Uno inicia cada día con unas ganas enormes de vivir, con ese gesto de abrir la boca y comerse el mundo a mordidas, pese a las sombras, pese a los pronósticos. Uno se levanta y dice “quiero vivir de esta manera y no de otra”. Y lo hace. Se encuentra en el camino con gente que piensa y hace lo mismo: a su manera, viven, gozan, ríen, hacen el amor, sudan, sangran, lloran, se emborrachan de risa y sol, de agua y sed.
Es fácil ver esas miradas insensatas que llevan al extremo de vivir, sea como sea, de ser uno mismo. El mundo de la vertical es así: pequeño; se conoce a quien de verdad vive y a quien finge vivir, a quien se despierta queriendo comerse al mundo a mordidas y a quien usa tenedor y cuchillo para ello.
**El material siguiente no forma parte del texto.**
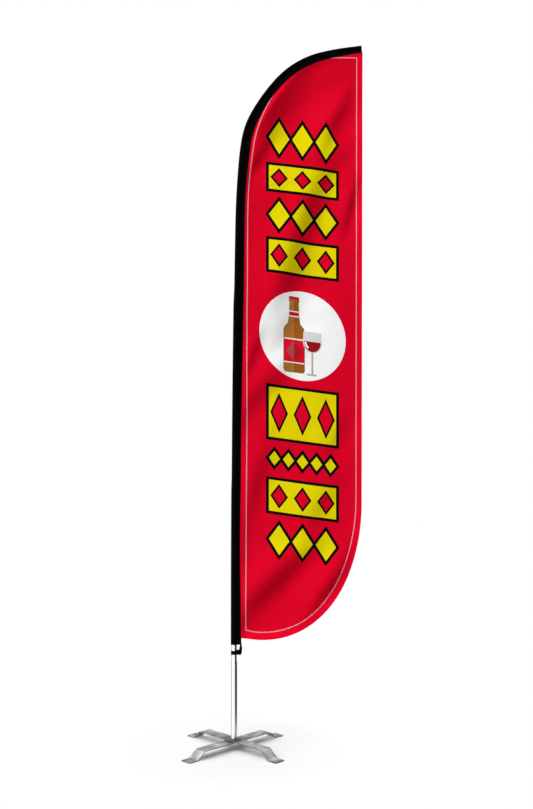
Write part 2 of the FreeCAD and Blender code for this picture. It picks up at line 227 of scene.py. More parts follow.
def weave(nodes, links, pitch):
    """Height of a plain weave whose threads run along X and Z."""
    vector = plain(nodes, links)
    bands = []
    for direction in ("X", "Z"):
        wave = nodes.new("ShaderNodeTexWave")
        wave.bands_direction = direction
        wave.inputs["Scale"].default_value = 0.314 / pitch    # one band to each pitch
        wave.inputs["Distortion"].default_value = 0.4
        wave.inputs["Detail"].default_value = 1.0
        links.new(vector, wave.inputs["Vector"])
        bands.append(wave.outputs["Fac"])
    return combine(nodes, links, "MULTIPLY", *bands)


def shade(color, factor):
    return tuple(min(c * factor, 1.0) for c in color)


def paint(nodes, links, shader, value, dark, light):
    """Gives the shader a colour between two, by value."""
    links.new(tint(nodes, links, value, dark, light), shader.inputs["Base Color"])


def polish(nodes, links, shader, value, low, high, smoother, rougher):
    """Gives the shader a roughness between two, as value goes from low to high."""
    links.new(ramp(nodes, links, value, low, high, smoother, rougher), shader.inputs["Roughness"])


def cloth_material(name, color, pitch=0.0011, rough=0.75):
    """Dyed cloth: fine weave, faint uneven colour, and painted shade where the weave dips."""
    material, nodes, links, shader = new_material(name)
    cloudy = noise_node(nodes, links, plain(nodes, links), 7.0)
    thread = weave(nodes, links, pitch)
    # The colour follows the weave too: painted shade where its threads dip.
    mixed = weighted(nodes, links, cloudy, 0.7, thread, 0.5)
    paint(nodes, links, shader, mixed, shade(color, 0.90), shade(color, 1.06))
    polish(nodes, links, shader, cloudy, 0.3, 0.7, rough - 0.06, rough + 0.06)
    bump(nodes, links, thread, 0.25, 0.0003, shader)
    shader.inputs["Specular IOR Level"].default_value = 0.02
    return material


def webbing_material(name, color, pitch=0.0022):
    """Ribbed webbing, or sewing thread at a fine pitch."""
    material, nodes, links, shader = new_material(name)
    thread = weave(nodes, links, pitch)
    fuzz = noise_node(nodes, links, plain(nodes, links), 180.0, 3.0)
    # The colour follows the weave's relief: painted shade in its grooves, painted highlight on its ribs.
    paint(nodes, links, shader, thread, shade(color, 0.6), shade(color, 1.6))
    polish(nodes, links, shader, fuzz, 0.2, 0.8, 0.6, 0.85)
    bump(nodes, links, thread, 0.6, 0.0006, shader)
    shader.inputs["Specular IOR Level"].default_value = 0.05
    return material


def brushed_material(name, dark, light, turn, rough=(0.28, 0.5)):
    """Plated steel: scratches along X once turned, grey clouds, small stains."""
    material, nodes, links, shader = new_material(name)
    streaks = noise_node(nodes, links, mapped(nodes, links, (6, 260, 6), turn), 1.0, 6.0)
    clouds = noise_node(nodes, links, plain(nodes, links), 16.0, 6.0)
    specks = noise_node(nodes, links, plain(nodes, links), 240.0, 2.0)
    mixed = weighted(nodes, links, streaks, 0.45, clouds, 0.55)
    paint(nodes, links, shader, ramp(nodes, links, mixed, 0.37, 0.63, 0, 1), dark, light)
    worn = weighted(nodes, links, clouds, 0.7, specks, 0.3)
    polish(nodes, links, shader, worn, 0.35, 0.65, *rough)
    bump(nodes, links, streaks, 0.12, 0.0004, shader)
    shader.inputs["Metallic"].default_value = 1.0
    return material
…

Es grato sujetar la vida y morderla, saborearla. ¿A qué los cubiertos?
Por eso, cuando llega la noticia de que uno de los nuestros se ha ido, la boca se queda quieta, cae. Asombrados, no sabemos de dónde sujetarnos, a quién acudir. A nadie, por supuesto: lo sabíamos desde el principio, incluso lo habíamos hablado entre nosotros, si fuimos lo suficientemente honestos como para comprender que nuestra vida lleva implícito el riesgo, el enorme riesgo de vivir, pero que tiene consigo la enorme satisfacción de ser felices.
Alrededor van cayendo los amigos, los conocidos o los más lejanos: aquellos que son tomados como ejemplo sin apenas mediar palabra, sin decirles que son el ejemplo, sin que lo sospechen incluso. Caen. Y no sabemos qué hacer. Ni siquiera sabemos cómo decirles adiós. Pero lo sabemos todos: unos antes y otros después, nos iremos.
Pero da pena, coraje, que caigan los buenos, aquellos a los que no les importa brillar: ya tienen un brillo propio. La vida continúa, pese a todo.
Amigos: somos los segundos en la cuerda. Gracias por puntear.